Mouth to Mouth has enough going for it that you want to like it. But, try as you might, writer-director-dance choreographer Alison Murray's youth cautionary tale will likely leave you frustrated, and exhausted by the effort. Murray's movie rides on a thin dramatic premise: Sherry (Ellen Page), a teenager alienated from her mother (there's something new) runs away and joins a radical youth cooperative (read: cult) made up of society's backwash, i.e. junkies, runaways, and former prostitutes.
The group's fist-in-the-air acronym is SPARK (Street People Armed with Radical Knowledge), and the creed they rally around is "intellectual self-defense" -- a catchphrase that should ring a bell with anyone familiar with the 1992 Noam Chomsky documentary Manufacturing Consent. Apart from weaning addicts off drugs, SPARK's shaven-headed principal members, none of whom apparently owns a shirt, operate with no bigger political purpose in mind. Largely, the group exists as a generic narrative device -- an aimless, visionless organization of Murray's concoction solely to run Sherry through her paces.
Trundling through Europe in a rattletrap van, they preach their power-to-the-people mumbo jumbo to the homeless and the disaffected, rummage for food in dumpsters, and, otherwise, party it up at raves like it's 1999. At first, Sherry's all about the SPARK experience. It gives her a sense of belonging, of purpose, and that itself brings to mind the irony of teenage rebellion: We reject one form of authority (parental) only to lap up the non-conformist Kool-Aid offered by another. Unless and until we take control of our destinies, we're bound to remain suckers. That, in a nutshell, is Murray's message.
The SPARK tribe eventually rolls up to a commune where they pick grapes, bottle wine, and generally find themselves subjected to Harry (Eric Thal), their bearish chieftain, and his Orwellian mind tricks and brutal punishments. That's also when Rose (Natasha Wightman), Sherry's flighty, thoroughly incompetent mother shows up. Rose responds to Harry's self-empowerment sloganeering and decides to join the group herself. Sherry, of course, is as mortified by Rose's presence as by Harry's psychological and sexual manipulations of the females in the group, whose broken-down self-esteems make them perfect prey.

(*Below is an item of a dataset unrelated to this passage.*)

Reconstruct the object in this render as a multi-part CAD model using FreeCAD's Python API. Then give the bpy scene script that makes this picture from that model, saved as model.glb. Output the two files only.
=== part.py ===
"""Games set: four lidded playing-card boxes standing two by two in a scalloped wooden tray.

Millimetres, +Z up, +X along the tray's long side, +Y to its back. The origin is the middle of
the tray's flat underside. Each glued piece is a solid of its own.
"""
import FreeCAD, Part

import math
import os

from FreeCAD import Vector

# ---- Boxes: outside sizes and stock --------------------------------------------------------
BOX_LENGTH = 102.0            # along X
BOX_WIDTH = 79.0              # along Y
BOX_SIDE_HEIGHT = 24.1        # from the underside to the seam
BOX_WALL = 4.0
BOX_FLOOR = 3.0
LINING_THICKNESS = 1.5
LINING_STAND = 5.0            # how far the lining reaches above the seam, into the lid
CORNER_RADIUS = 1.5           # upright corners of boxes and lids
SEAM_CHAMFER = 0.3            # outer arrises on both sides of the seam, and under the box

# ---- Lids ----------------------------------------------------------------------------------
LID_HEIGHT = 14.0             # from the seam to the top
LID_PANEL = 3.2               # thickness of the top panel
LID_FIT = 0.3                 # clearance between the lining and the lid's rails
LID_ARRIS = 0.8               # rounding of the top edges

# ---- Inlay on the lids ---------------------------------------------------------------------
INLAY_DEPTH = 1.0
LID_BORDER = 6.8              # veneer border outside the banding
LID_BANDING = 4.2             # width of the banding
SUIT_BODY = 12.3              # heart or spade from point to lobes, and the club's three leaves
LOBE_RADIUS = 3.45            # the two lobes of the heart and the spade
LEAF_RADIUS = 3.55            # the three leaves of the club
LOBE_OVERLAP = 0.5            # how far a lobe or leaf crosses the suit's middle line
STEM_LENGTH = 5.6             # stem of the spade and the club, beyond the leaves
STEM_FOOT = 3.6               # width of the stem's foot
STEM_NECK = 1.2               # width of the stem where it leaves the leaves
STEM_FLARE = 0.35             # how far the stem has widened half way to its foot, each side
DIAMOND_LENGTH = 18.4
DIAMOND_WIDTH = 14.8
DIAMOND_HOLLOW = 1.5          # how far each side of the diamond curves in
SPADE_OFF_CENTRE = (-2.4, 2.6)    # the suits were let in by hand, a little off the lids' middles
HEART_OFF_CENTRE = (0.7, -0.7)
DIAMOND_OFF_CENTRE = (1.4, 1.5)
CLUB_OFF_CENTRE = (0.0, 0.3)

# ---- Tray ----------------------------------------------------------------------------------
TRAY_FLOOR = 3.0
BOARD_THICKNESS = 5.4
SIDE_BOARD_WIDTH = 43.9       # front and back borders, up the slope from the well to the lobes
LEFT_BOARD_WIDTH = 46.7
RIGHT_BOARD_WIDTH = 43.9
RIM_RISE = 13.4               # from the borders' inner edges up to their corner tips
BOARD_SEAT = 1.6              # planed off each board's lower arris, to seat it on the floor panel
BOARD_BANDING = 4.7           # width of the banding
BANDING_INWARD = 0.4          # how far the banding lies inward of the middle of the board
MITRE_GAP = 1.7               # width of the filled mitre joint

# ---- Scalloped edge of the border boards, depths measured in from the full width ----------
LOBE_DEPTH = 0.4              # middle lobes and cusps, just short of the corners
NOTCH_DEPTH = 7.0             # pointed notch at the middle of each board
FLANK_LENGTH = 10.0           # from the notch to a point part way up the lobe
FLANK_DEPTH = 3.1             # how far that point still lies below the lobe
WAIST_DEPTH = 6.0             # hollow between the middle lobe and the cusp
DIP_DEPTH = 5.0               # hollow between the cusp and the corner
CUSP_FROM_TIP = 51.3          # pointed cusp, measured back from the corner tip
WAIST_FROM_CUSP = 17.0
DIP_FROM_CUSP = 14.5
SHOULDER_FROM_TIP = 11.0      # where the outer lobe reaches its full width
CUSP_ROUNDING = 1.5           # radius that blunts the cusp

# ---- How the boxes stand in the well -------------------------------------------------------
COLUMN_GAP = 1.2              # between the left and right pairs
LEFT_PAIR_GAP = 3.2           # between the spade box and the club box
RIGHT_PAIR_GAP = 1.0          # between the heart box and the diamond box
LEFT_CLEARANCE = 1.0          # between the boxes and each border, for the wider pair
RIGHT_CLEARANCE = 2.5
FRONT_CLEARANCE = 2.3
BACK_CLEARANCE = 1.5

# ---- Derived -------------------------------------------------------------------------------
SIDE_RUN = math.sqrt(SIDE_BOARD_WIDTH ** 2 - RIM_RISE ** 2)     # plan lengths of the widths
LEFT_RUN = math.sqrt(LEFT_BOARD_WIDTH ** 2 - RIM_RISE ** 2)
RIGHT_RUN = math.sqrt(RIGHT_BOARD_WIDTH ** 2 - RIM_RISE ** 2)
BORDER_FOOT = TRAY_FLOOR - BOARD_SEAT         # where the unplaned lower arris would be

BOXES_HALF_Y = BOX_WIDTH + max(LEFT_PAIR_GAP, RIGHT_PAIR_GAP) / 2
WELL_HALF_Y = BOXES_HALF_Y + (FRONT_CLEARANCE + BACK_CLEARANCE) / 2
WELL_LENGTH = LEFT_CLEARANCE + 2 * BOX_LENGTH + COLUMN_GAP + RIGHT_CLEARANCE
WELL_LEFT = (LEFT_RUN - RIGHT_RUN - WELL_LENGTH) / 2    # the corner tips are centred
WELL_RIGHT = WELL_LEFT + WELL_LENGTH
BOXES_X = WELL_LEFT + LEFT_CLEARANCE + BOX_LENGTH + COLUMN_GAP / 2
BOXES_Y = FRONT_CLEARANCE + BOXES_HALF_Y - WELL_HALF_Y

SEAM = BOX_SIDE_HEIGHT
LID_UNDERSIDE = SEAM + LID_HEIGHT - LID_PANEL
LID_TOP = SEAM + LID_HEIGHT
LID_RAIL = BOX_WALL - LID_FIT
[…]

Along with the recently released castration thriller Hard Candy, Mouth to Mouth declares Ellen Page as an actor to pay attention to. In both movies, she galvanizes her puckish innocence with a sexual energy that makes her more than watchable, and, in her most anguished scenes in Mouth to Mouth, she proves herself a fierce talent. Likewise, Eric Thal as Harry emanates magnetic charisma, finding that perfect pitch between menacing and seductive. Barry Stone's cinematography, often hand-held and grungy, beautifully captures the freewheeling essence of youth. In the movie's quieter moments, his images evoke a lonesome, dream-like quality that's absolutely stunning. Stone's work is complemented by Frank Kruse's sound design and Rowan Oliver's score, both marvelously ethereal.

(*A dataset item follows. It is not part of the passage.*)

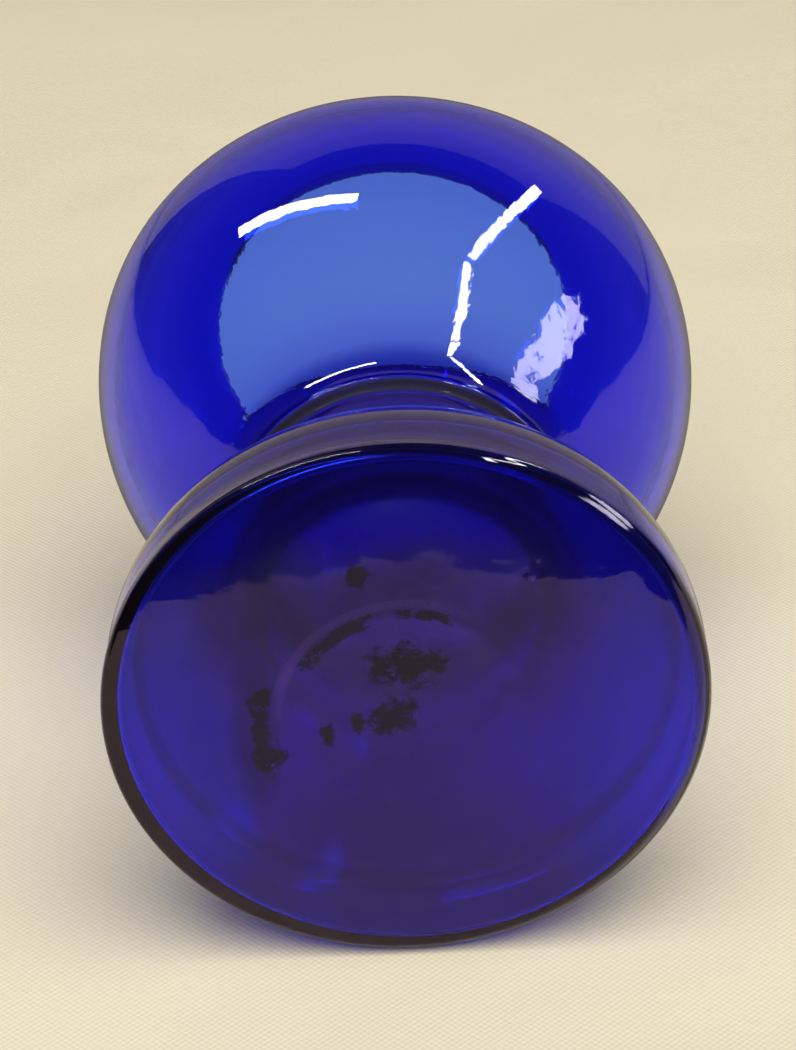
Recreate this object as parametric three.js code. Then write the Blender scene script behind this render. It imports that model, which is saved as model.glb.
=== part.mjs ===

Murray's script, though, is so threadbare in offering character motivations and background that it hobbles the performances, as good as they are, and leaves the task of glossing over its weaknesses to the technical department. As well crafted as it is, Mouth to Mouth's sound mix eventually bogs the movie down, always thrumming and howling with music and texture to cover the gaping dramatic holes in its script. Sherry is a wayward teenager who resents her mother, but what ails her specifically? The nature of her and Rose's mutual friction is never realized and developed. As a mother, Rose is a moron, nothing more, and Sherry, when all's said and done, is a blandly rebellious teen like any other. What motivates the borderline criminal Harry to do what he does? There is no engine driving this story, just a filmmaker summoning tropes about freedom, authority, and the costs accompanying both. Finally, Murray really tests our patience by her experimenting with interpretive dance routines that periodically interrupt the story action. These moments mean to underscore character relationships, but they feel out-of-place, like superfluous commentary on a story that's hardly even there.